All of the material below is to be repeated exactly.

===== DATA EXTRACT

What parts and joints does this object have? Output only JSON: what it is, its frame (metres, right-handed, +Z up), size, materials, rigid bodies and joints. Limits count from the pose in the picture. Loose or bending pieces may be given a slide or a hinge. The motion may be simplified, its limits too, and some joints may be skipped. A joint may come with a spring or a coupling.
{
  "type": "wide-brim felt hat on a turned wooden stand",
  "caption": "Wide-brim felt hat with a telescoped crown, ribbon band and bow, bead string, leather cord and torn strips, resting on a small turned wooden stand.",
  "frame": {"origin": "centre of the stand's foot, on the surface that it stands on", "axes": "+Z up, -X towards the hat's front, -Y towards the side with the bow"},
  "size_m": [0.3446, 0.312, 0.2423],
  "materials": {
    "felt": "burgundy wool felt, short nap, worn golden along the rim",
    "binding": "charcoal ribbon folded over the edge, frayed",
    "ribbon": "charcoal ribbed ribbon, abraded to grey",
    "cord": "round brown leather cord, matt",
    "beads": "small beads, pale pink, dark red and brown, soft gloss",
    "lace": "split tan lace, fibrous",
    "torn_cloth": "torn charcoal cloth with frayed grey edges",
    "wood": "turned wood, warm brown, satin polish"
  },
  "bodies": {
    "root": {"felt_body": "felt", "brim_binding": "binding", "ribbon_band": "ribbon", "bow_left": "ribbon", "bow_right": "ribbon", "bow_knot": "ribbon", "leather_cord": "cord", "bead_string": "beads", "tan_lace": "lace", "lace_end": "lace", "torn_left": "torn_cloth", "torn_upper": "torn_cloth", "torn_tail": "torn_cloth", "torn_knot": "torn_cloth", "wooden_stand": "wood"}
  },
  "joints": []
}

==========

§ ANSWER TO THE TASK:
What parts and joints does this object have? Output only JSON: what it is, its frame (metres, right-handed, +Z up), size, materials, rigid bodies and joints. Limits count from the pose in the picture. Loose or bending pieces may be given a slide or a hinge. The motion may be simplified, its limits too, and some joints may be skipped. A joint may come with a spring or a coupling.
{
  "type": "wide-brim felt hat on a turned wooden stand",
  "caption": "Wide-brim felt hat with a telescoped crown, ribbon band and bow, bead string, leather cord and torn strips, resting on a small turned wooden stand.",
  "frame": {"origin": "centre of the stand's foot, on the surface that it stands on", "axes": "+Z up, -X towards the hat's front, -Y towards the side with the bow"},
  "size_m": [0.3446, 0.312, 0.2423],
  "materials": {
    "felt": "burgundy wool felt, short nap, worn golden along the rim",
    "binding": "charcoal ribbon folded over the edge, frayed",
    "ribbon": "charcoal ribbed ribbon, abraded to grey",
    "cord": "round brown leather cord, matt",
    "beads": "small beads, pale pink, dark red and brown, soft gloss",
    "lace": "split tan lace, fibrous",
    "torn_cloth": "torn charcoal cloth with frayed grey edges",
    "wood": "turned wood, warm brown, satin polish"
  },
  "bodies": {
    "root": {"felt_body": "felt", "brim_binding": "binding", "ribbon_band": "ribbon", "bow_left": "ribbon", "bow_right": "ribbon", "bow_knot": "ribbon", "leather_cord": "cord", "bead_string": "beads", "tan_lace": "lace", "lace_end": "lace", "torn_left": "torn_cloth", "torn_upper": "torn_cloth", "torn_tail": "torn_cloth", "torn_knot": "torn_cloth", "wooden_stand": "wood"}
  },
  "joints": []
}